就在大魔王松了口气,以为后终于哄好了,却听到布布抱着他的脖子道,“我还想要我的手机。”
景彦沉默,得寸进尺了啊。
布布又抬起头,目光清澈,“我想玩游戏,我账户里有好多钱,要买新衣服。”
景彦的目光耐人寻味,“明天让景云拿给你。”
小目标得逞的布布很乖巧,“嗯。”
“说起来,乔念应该不知道,你其实是个小妖精吧。”景彦解开白衬衫的扣子,肩膀处濡湿一片,都是她的眼泪。
只要她不哭,大魔王的智商就开始重新回归。
布布好不容易放松会儿,心里的弦又紧紧地绷住。
又要准备哭吗?但她现在有点累,可能哭不动,甚至还有点想打嗝。
他最近好像经常提到念念,还带着一种怎么说,类似于争风吃醋的口气,布布若无其事地点点头,“嗯。”
坦坦荡荡的模样,并没有表现出多喜欢她。
景彦随手将衬衫扔到椅背上,回过头来,眉目温柔,“想不想让小黑驮你去天上溜达一圈?”
看到这活色生香的场面,布布顿时感到头皮发麻,脸又涨红。
他就是戳一下,让她提心吊胆,提了半天,又轻轻地放下,等她进入松懈状态,再突然地紧绷。

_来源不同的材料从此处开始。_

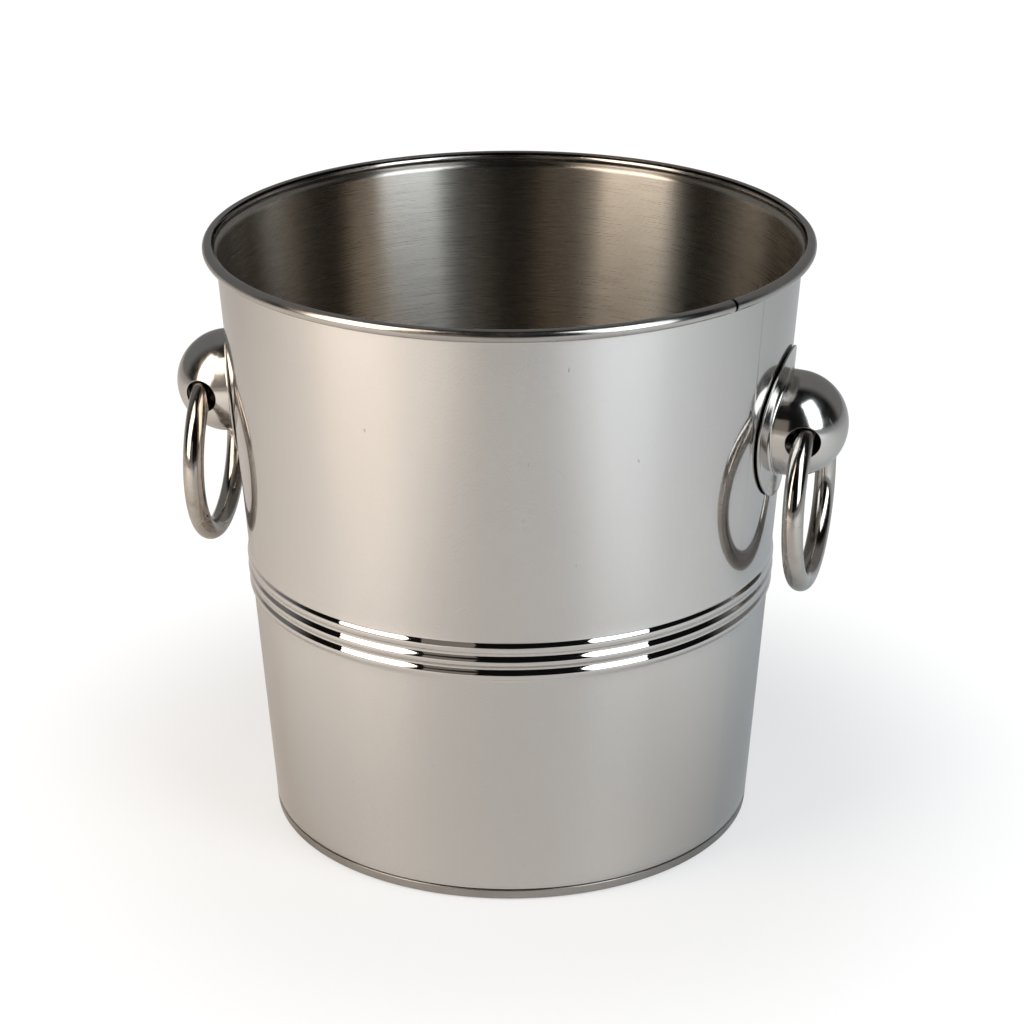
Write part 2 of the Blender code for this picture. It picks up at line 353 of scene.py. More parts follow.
def make_sheet_finish():
    """The wall's outside: polish crossed by very fine lines, a weld line and small marks.

    The beads are left without lines, as the swaging tool burnishes them.
    """
    material, tree, shader = new_finish("Polished sheet steel", (0.55, 0.54, 0.53), 0.1)
    brush_around_axis(tree, shader, 0.92)
    haze = noise(tree, 13.0, detail=5.0)
    rubbed = noise(tree, 1.0, (7000.0, 7000.0, 16000.0), detail=0.0)
    nicks = remap(tree, noise(tree, 420.0, (1, 1, 0.35), detail=1.0), 0.80, 0.84, 0.0, 1.0)
    point = split_point(tree)
    line = remap(tree, turned_from(tree, point, SEAM_ANGLE), 0.001, 0.005, 1.0, 0.0)
    seam = maths(tree, "MULTIPLY", line, remap(tree, point["Z"], 0.13, 0.19, 0.25, 1.0))
    bead_middle = (BEAD_FIRST + (BEADS - 1) / 2 * BEAD_PITCH) * MM
    off_beads = maths(tree, "ABSOLUTE", maths(tree, "SUBTRACT", point["Z"], bead_middle))
    half_span = BEADS / 2 * BEAD_PITCH * MM
    lined = remap(tree, off_beads, half_span - 0.8 * MM, half_span + 0.5 * MM, 0.0, 1.0)
    grooves = maths(tree, "MULTIPLY", remap(tree, rubbed, 0.56, 0.61, 0.0, 1.0), lined)
    rough = remap(tree, haze, 0.35, 0.7, 0.035, 0.06)
    for marks, rougher in ((grooves, 0.28), (seam, 0.12), (nicks, 0.2)):
        rough = maths(tree, "MULTIPLY_ADD", marks, rougher, rough)
    clean = tint(tree, haze, SHEET_LIGHT, SHEET_GREY)
    marked = tint(tree, maths(tree, "MULTIPLY", seam, 0.35), clean, WELD_GREY)
    worn = tint(tree, maths(tree, "MULTIPLY", nicks, 0.6), marked, NICK_BROWN)
    lead_in(tree, shader, rough, worn, bump(tree, seam, 0.00003))
    return material


def make_inside_finish():
    """The wall's inside: brushed round the bucket, with water stains."""
    material, tree, shader = new_finish("Brushed inner steel", (0.42, 0.39, 0.35), 0.4)
    lines = hairlines(tree, 4200.0, 40.0)
    coarse = hairlines(tree, 420.0, 3.0)
    stain_noise = noise(tree, 34.0, detail=6.0, roughness=0.7)
    stain = remap(tree, stain_noise, 0.66, 0.74, 0.0, 1.0)
    rough = maths(tree, "MULTIPLY_ADD", lines, 0.12, 0.22)
    rough = maths(tree, "MULTIPLY_ADD", stain, 0.15, rough)
    steel = tint(tree, lines, INNER_DARK, INNER_LIGHT)
    steel = tint(tree, maths(tree, "MULTIPLY", coarse, 0.2), steel, INNER_GREY)
    steel = tint(tree, maths(tree, "MULTIPLY", stain, 0.7), steel, STAIN_BROWN)
    lead_in(tree, shader, rough, steel, bump(tree, lines, 0.000002))
    brush_around_axis(tree, shader, 0.97)
    return material


def make_rim_finish():
    """Rolled tube, rubbed dull in places, with painted shade in its butt joint."""
    material, tree, shader = new_finish("Bright rolled tube", (0.5, 0.49, 0.47), 0.16)
    rub = noise(tree, 60.0, detail=5.0)
    wear = scratches(tree, 60.0, 0.02)
    rough = remap(tree, rub, 0.3, 0.75, 0.14, 0.28)
    rough = maths(tree, "MULTIPLY_ADD", wear, 0.2, rough)
    away = turned_from(tree, split_point(tree), RIM_JOINT_ANGLE)
    # Painted shade: the tube's ends and inside near the joint gap turn near-black
    joint_shade = remap(tree, away, 0.0045, 0.0075, 1.0, 0.0)
    steel = tint(tree, joint_shade, tint(tree, rub, RIM_LIGHT, RIM_DARK), JOINT_GAP_SHADE)
    lead_in(tree, shader, rough, steel, bump(tree, wear, -0.00001))
    return material


def make_pan_finish():
    """The pan's steel, with turning marks in rings round its middle."""
    material, tree, shader = new_finish("Brushed pan steel", (0.5, 0.48, 0.46), 0.33)
    flat = object_point(tree, (1, 1, 0))
    reach = add(tree, "ShaderNodeVectorMath", {0: flat}, operation="LENGTH").outputs["Value"]
    inputs = {"W": maths(tree, "MULTIPLY", reach, 900.0), "Scale": 1.0, "Detail": 4.0}
    rings = add(tree, "ShaderNodeTexNoise", inputs, noise_dimensions="1D").outputs["Fac"]
    smear = noise(tree, 40.0, detail=5.0)
    rough = maths(tree, "MULTIPLY_ADD", rings, 0.2, 0.2)
    rough = maths(tree, "MULTIPLY_ADD", smear, 0.12, rough)
    steel = tint(tree, smear, PAN_LIGHT, PAN_DARK)
    lead_in(tree, shader, rough, steel, bump(tree, rings, 0.00001))
    brush_around_axis(tree, shader, 0.6)
    return material


def off_wall(tree):
    """How far a point stands out from the wall's outer face."""
    flat = object_point(tree, (1, 1, 0))
    across = add(tree, "ShaderNodeVectorMath", {0: flat}, operation="LENGTH")
    wall = maths(tree, "MULTIPLY_ADD", split_point(tree)["Z"], SLOPE, FOOT_RADIUS * MM)
    return maths(tree, "SUBTRACT", across.outputs["Value"], wall)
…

“不去了。”布布生怕他折腾幺蛾子,“我有点困,想洗洗睡了。”
景彦坐在床上,随手倒了杯老白干,“好啊,去吧。”
浑身上下充满着漫不经心,却慵懒的诱|惑感。
布布转过身,头也不回地拉开大门,跑进浴室。
小布偶刚锁上门,大魔王的脸就黑了。
他这么秀色可餐地坐在床上,她居然当作没看到。
究竟是哪里出错了,她过去都会悄咪咪地看过来,还色色地伸出小手,想摸上一把,试试手感。
那阵子,背后时常留着她迤逦暧昧的抓痕。
等布布泡好香喷喷的花瓣澡,景彦已经在隔壁房间的浴室洗漱完毕,腰间裹着白色的浴巾,结实的胸肌上滚下几滴水珠。
布布穿着粉嫩嫩的睡衣,看见他后,脖颈像沾染了这片粉嫩,迅速向上蔓延,于是慌忙低下头,装作无事发生地爬上床。
景彦换上睡袍,到她旁边躺下,又喝了一口老白干,“今晚不许变成猫。”
布布摸摸耳朵,没有变成毛球球。
卧室只开了光线旖旎的床头灯,暖黄色的柔光营造出温馨缱绻的氛围。
大魔王放下酒杯,单手撑在她身侧,将整只猫裹挟入怀,开始盘问,“你说有好多钱,都是在哪赚的?”
布布仰躺着看他,“打工呀。”
“去哪儿打工?”景彦梳理着她柔软的发丝,温水炖笨猫,“都做了什么?”
“蛮多地方。”布布开始掰着爪爪算,“在超市当过收营员,在百货大楼扫过垃圾。”
景彦的面部有些僵硬。
“还有发传单。”布布见他沉默不语,还当魔族不懂人类的工种,贴心解释道,“发传单就是站在街上,给路过的行人发商店的打折广告,八折、九折活动。”
他喝口白干冷静下,怕控制不住想杀|人,“还有别的吗?”
“我还送过外卖、快递……零零星星加起来,大概有十几份工作吧。”布布刻意将爱丽丝猫咖,这个让她从贫民奔向小富婆的地方抹去。
景彦并没发现,他像有些失落,“乔念不是个明星,你还缺钱?”
布布微微挪开视线,小声道,“她也很困难,妈妈躺在医院里,钱都拿去付医疗费了,现在又接不到戏,只能演演小配角,片酬很低,有时候还要去外省拍戏,经常忘记给我买猫粮,买的猫粮也都是便宜牌子,吃不饱……”
他不喜欢念念,有种莫名的敌视。
如果说念念对她很好,他恐怕反而不高兴。
景彦沉默了好久,才有些低沉道,“对不起。”
布布竟从他的眼神中读出几分愧疚,“为什么要跟我道歉?”
景彦捧着她的下巴,柔柔道,“这世上,也只有我才能照顾好你,其他人都是垃圾。”
“……”这画风不对啊。
不是刚刚还在自我反省,怎么下一秒突然开始自恋了。